Responsibility for domestic intelligence gathering on
terrorism was vested solely in the FBI, yet during almost all of the
Clinton administration the relationship between the FBI Director and the
President was nearly nonexistent. The FBI Director would not communicate
directly with the President. His key personnel shared very little
information with the National Security Council and the rest of the
national security community. As a consequence, one of the critical working
relationships in the counterterrorism effort was broken.
The Millennium Exception
Before concluding our narrative, we offer a reminder,
and an explanation, of the one period in which the government as a whole
seemed to be acting in concert to deal with terrorism-the last weeks of
December 1999 preceding the millennium.
In the period between December 1999 and early January
2000, information about terrorism flowed widely and abundantly. The flow
from the FBI was particularly remarkable because the FBI at other times
shared almost no information. That from the intelligence community was
also remarkable, because some of it reached officials-local airport
managers and local police departments-who had not seen such information
before and would not see it again before 9/11, if then. And the terrorist
threat, in the United States even more than abroad, engaged the frequent
attention of high officials in the executive branch and leaders in both
houses of Congress.
Why was this so? Most obviously, it was because everyone
was already on edge with the millennium and possible computer programming
glitches ("Y2K") that might obliterate records, shut down power and
communication lines, or otherwise disrupt daily life. Then, Jordanian
authorities arrested 16 al Qaeda terrorists planning a number of bombings
in that country. Those in custody included two U.S. citizens. Soon after,
an alert Customs agent caught Ahmed Ressam bringing explosives across the
Canadian border with the apparent intention of blowing up Los Angeles
airport. He was found to have confederates on both sides of the border.
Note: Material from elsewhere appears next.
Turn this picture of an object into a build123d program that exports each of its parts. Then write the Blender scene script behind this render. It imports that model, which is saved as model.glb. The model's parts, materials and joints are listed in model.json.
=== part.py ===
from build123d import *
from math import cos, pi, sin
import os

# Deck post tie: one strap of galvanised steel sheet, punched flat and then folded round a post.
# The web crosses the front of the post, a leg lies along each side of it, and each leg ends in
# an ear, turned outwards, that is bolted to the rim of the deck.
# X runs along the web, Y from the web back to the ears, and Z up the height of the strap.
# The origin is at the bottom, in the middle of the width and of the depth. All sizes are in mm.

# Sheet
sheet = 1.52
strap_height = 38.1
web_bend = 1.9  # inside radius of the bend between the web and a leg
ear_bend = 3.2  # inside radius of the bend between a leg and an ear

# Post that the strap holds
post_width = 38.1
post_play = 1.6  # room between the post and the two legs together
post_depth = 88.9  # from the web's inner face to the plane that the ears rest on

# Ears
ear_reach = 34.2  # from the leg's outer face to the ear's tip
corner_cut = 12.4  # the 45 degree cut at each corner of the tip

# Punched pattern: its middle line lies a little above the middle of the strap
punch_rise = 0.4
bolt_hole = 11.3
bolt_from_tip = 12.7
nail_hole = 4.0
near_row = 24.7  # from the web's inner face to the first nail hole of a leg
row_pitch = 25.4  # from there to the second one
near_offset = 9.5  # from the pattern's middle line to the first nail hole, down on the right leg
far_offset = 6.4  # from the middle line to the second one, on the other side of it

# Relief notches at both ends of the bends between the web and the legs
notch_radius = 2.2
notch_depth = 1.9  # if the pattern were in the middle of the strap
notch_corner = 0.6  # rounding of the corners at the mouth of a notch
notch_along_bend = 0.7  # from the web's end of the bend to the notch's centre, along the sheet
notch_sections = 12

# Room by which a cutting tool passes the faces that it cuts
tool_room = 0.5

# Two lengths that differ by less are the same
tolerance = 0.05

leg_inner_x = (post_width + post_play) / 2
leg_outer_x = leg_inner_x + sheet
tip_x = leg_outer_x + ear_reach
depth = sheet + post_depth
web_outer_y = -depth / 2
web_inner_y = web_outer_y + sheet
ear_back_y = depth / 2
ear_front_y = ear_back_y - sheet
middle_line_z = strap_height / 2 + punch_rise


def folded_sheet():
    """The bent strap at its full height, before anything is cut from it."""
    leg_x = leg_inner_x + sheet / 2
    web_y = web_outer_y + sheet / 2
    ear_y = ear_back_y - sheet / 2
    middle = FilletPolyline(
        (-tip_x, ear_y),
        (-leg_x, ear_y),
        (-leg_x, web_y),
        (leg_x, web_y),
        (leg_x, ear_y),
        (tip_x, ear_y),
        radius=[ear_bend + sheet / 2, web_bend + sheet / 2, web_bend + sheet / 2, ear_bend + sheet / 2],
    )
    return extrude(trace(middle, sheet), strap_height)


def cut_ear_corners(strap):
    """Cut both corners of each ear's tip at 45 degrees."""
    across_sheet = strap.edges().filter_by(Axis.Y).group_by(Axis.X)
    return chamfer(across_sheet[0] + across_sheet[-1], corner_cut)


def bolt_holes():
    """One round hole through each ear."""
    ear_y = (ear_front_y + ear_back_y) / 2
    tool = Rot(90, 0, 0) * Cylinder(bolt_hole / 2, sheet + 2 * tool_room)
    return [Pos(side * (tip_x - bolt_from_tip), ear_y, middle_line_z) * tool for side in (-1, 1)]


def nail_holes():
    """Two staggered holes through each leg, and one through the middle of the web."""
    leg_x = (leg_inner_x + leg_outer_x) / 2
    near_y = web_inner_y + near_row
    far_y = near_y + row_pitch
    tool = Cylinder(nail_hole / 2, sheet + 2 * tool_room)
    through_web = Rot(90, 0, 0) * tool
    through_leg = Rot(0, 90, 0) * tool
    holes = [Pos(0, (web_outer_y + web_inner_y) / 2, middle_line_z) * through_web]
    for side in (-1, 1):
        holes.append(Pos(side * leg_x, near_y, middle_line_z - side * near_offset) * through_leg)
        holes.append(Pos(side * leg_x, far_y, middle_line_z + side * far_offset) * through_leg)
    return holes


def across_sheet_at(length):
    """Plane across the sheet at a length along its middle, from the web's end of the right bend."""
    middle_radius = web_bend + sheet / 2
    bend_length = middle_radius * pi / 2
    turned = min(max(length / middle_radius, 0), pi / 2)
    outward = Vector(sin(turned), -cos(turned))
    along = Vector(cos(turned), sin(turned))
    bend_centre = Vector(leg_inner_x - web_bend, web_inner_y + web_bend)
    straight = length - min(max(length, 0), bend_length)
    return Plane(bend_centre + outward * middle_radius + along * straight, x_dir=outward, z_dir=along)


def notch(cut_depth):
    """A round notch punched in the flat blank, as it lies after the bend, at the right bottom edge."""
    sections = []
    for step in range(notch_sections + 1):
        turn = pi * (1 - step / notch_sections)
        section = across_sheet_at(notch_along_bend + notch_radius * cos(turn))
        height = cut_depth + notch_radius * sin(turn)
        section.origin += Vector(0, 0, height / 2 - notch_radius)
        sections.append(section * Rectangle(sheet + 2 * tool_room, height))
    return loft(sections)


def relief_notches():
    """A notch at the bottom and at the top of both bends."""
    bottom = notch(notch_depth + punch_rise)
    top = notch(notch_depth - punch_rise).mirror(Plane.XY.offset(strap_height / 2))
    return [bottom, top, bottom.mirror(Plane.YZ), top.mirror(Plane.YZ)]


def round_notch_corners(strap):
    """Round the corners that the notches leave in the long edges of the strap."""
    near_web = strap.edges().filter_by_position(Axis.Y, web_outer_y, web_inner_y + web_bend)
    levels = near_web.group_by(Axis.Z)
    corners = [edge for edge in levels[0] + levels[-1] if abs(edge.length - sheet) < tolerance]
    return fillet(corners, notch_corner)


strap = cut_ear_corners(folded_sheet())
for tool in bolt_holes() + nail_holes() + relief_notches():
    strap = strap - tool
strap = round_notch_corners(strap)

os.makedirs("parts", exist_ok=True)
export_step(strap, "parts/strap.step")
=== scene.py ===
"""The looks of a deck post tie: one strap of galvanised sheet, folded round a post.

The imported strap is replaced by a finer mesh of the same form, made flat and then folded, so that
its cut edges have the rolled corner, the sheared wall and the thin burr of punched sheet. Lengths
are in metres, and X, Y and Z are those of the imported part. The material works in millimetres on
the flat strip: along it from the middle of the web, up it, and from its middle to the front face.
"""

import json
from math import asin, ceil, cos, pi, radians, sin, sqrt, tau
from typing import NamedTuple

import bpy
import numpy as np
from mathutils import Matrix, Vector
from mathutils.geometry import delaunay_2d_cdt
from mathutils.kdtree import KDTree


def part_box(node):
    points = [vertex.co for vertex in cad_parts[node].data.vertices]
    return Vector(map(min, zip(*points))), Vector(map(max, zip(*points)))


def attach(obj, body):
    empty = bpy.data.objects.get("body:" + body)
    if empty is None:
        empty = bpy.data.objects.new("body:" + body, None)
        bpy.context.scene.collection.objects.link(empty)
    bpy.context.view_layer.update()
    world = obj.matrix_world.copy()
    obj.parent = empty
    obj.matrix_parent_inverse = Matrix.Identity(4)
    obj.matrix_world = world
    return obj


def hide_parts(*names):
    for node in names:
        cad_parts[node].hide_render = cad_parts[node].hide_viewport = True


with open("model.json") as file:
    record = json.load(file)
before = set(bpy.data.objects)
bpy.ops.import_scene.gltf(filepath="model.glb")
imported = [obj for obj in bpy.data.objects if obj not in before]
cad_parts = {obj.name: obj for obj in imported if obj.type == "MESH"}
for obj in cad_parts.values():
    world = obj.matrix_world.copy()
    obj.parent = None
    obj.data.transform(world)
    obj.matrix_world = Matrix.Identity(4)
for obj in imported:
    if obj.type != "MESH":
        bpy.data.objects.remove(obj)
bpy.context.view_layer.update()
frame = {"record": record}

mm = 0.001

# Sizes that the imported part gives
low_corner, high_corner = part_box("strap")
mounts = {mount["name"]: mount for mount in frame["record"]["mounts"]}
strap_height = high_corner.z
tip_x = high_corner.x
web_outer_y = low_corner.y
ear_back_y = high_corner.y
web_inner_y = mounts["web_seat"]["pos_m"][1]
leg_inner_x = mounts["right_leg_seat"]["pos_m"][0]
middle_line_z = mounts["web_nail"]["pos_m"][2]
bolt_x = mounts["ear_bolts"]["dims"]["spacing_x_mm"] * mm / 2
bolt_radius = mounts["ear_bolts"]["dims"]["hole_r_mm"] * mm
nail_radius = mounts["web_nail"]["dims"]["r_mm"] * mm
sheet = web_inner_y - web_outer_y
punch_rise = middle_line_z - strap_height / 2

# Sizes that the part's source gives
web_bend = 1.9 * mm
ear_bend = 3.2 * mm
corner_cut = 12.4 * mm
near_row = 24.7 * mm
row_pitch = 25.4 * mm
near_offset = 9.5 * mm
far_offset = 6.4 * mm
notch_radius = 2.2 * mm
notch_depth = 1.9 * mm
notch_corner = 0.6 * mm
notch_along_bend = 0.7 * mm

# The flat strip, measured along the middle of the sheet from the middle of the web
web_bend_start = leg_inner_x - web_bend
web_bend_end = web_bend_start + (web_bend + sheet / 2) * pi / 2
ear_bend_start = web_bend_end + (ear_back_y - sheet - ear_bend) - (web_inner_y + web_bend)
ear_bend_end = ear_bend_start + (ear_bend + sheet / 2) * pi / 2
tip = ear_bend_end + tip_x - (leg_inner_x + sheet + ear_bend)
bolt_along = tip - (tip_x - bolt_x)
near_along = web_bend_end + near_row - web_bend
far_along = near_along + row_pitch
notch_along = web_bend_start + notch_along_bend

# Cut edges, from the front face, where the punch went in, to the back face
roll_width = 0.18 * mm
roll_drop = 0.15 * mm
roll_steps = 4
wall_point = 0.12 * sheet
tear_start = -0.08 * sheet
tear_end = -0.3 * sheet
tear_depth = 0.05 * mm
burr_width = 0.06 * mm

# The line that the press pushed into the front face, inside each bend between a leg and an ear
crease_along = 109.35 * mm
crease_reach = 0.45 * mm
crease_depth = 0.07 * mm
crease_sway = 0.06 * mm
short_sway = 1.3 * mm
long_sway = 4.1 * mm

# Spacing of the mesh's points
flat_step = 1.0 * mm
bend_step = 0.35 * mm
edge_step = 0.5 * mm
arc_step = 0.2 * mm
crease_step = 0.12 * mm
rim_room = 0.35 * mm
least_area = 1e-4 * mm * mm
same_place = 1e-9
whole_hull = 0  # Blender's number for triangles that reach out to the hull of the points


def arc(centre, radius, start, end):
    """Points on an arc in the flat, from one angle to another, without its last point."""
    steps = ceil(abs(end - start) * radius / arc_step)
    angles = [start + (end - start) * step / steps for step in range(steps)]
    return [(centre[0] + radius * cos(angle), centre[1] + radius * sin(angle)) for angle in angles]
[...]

These were not events whispered about in highly
classified intelligence dailies or FBI interview memos. The information
was in all major newspapers and highlighted in network television news.
Though the Jordanian arrests only made page 13 of the New York Times,
they were featured on every evening newscast. The arrest of Ressam was on
front pages, and the original story and its follow-ups dominated
television news for a week. FBI field offices around the country were
swamped by calls from concerned citizens. Representatives of the Justice
Department, the FAA, local police departments, and major airports had
microphones in their faces whenever they showed themselves.42
After the millennium alert, the government relaxed.
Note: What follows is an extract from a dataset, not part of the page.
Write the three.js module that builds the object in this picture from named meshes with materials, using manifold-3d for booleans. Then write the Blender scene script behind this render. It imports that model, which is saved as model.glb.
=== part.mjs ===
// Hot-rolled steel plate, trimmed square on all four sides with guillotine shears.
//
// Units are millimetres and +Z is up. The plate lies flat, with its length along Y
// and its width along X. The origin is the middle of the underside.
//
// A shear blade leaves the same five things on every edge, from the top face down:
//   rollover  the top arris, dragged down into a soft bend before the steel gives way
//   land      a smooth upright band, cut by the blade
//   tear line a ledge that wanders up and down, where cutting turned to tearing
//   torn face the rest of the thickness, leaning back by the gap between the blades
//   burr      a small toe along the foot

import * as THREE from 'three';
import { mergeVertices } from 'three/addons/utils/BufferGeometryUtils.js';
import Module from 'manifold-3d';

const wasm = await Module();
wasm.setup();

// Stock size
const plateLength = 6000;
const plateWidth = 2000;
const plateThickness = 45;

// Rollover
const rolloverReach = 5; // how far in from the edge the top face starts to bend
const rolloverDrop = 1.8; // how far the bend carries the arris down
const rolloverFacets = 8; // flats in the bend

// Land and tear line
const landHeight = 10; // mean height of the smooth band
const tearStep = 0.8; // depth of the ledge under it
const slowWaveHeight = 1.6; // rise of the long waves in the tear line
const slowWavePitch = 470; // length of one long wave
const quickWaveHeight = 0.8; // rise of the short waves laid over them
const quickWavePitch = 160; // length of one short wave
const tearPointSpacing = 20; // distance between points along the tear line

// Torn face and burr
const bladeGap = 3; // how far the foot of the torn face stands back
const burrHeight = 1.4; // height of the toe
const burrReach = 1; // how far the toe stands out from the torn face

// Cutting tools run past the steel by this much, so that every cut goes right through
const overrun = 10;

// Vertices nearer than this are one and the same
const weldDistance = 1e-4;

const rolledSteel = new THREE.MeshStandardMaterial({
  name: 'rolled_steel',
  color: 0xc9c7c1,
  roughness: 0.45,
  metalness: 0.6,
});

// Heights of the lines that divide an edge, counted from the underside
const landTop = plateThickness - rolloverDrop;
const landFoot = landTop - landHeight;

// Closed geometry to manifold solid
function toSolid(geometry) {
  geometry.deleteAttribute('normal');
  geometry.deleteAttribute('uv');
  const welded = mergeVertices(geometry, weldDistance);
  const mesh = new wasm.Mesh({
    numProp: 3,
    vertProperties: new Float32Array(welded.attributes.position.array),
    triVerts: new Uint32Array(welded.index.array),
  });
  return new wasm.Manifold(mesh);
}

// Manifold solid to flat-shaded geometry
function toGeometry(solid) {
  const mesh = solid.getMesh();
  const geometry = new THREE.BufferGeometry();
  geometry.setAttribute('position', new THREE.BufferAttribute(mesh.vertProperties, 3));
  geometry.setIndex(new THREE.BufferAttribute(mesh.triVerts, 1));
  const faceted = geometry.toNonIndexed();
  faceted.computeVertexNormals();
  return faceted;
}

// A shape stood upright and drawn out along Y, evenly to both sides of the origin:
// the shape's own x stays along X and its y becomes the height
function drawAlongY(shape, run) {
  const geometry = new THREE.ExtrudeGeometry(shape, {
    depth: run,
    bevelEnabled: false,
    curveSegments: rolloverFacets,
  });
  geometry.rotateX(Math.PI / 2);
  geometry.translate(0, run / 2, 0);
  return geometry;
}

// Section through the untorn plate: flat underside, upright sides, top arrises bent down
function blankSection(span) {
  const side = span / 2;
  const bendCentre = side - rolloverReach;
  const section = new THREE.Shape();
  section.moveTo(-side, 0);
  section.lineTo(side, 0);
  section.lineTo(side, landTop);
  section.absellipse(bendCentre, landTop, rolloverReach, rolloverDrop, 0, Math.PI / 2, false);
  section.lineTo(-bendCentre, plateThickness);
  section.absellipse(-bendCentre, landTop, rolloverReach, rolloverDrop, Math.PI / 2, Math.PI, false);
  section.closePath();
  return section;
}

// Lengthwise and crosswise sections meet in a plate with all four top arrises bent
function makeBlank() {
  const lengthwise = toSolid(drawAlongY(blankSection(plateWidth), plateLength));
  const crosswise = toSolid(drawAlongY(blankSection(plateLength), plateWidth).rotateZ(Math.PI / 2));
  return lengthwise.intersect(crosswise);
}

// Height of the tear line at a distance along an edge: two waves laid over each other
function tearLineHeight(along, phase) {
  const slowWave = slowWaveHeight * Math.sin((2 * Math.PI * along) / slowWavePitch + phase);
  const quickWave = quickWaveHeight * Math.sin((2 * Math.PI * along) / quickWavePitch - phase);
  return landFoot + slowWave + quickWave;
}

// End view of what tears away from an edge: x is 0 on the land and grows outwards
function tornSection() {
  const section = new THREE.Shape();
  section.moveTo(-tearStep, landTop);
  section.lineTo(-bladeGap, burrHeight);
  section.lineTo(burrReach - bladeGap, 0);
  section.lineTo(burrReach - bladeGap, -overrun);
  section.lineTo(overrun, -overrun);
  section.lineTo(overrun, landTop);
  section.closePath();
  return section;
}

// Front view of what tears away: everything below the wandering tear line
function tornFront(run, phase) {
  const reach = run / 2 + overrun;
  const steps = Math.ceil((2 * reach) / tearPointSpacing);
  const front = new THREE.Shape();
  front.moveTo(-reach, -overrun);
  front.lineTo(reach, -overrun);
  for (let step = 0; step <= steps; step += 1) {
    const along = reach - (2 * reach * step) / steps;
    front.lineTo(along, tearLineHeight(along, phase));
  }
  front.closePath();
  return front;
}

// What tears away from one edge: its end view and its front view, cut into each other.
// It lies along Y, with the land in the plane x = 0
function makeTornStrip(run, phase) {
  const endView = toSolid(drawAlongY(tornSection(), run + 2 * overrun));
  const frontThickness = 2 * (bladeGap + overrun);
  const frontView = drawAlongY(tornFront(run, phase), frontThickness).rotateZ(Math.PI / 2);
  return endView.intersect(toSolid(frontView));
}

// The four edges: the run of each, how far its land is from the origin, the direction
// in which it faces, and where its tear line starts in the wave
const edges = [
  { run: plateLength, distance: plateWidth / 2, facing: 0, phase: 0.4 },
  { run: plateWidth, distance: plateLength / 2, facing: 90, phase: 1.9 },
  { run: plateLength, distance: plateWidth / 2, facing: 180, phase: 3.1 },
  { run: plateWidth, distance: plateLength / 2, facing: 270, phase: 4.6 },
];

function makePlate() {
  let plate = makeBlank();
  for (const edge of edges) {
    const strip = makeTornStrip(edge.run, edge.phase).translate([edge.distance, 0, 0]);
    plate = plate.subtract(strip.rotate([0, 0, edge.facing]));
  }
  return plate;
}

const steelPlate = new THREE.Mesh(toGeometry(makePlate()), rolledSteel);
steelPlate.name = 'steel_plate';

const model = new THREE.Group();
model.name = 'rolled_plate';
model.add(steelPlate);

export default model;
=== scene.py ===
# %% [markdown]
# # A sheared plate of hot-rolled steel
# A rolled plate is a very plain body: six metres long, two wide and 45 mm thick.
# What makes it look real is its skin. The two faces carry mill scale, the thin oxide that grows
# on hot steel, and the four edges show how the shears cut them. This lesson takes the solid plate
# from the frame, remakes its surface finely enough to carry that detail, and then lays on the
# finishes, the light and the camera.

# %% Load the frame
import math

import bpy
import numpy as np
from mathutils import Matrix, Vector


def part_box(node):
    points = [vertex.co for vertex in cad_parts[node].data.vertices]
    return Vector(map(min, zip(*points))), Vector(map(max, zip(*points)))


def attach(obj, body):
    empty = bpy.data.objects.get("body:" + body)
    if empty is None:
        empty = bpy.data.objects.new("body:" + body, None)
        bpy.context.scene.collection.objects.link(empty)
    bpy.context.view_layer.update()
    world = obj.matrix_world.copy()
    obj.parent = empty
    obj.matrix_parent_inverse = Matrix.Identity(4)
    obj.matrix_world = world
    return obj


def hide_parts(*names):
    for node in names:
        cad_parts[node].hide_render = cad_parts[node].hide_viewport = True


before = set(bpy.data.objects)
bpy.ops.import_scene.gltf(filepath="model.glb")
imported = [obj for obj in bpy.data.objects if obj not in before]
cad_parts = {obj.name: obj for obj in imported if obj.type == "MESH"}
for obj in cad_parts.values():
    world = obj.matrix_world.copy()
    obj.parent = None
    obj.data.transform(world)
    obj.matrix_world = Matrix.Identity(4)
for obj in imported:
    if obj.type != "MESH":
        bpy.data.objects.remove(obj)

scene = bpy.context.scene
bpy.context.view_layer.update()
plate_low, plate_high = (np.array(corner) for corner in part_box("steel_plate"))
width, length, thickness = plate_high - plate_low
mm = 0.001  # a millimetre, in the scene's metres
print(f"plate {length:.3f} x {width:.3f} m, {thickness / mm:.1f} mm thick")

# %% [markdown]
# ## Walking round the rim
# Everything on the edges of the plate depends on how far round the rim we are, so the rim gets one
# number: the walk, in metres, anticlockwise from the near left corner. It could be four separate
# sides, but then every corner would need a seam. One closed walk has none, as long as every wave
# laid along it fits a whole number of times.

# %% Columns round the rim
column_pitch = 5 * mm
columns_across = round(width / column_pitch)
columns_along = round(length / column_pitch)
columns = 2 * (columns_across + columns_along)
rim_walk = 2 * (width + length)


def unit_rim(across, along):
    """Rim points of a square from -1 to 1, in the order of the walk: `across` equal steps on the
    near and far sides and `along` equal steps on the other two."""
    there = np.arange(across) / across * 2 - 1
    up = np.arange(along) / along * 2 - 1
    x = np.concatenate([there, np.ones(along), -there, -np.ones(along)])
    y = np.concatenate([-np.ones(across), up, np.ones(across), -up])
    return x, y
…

Counterterrorism went back to being a secret preserve for segments of the
FBI, the Counterterrorist Center, and the Counterterrorism Security Group.
But the experience showed that the government was capable of mobilizing
itself for an alert against terrorism. While one factor was the
preexistence of widespread concern about Y2K, another, at least equally
important, was simply shared information. Everyone knew not only of an
abstract threat but of at least one terrorist who had been arrested in
the United States. Terrorism had a face-that of Ahmed Ressam-and
Americans from Vermont to southern California went on the watch for his
like.
In the summer of 2001, DCI Tenet, the Counterterrorist
Center, and the Counterterrorism Security Group did their utmost to sound
a loud alarm, its basis being intelligence indicating that al Qaeda
planned something big. But the millennium phenomenon was not repeated. FBI
field offices apparently saw no abnormal terrorist activity, and
headquarters was not shaking them up.
Between May 2001 and September 11, there was very little
in newspapers or on television to heighten anyone's concern about
terrorism. Front-page stories touching on the subject dealt with the
windup of trials dealing with the East Africa embassy bombings and Ressam.
All this reportage looked backward, describing problems satisfactorily
resolved. Back-page notices told of tightened security at embassies and
military installations abroad and government cautions against travel to
the Arabian Peninsula. All the rest was secret.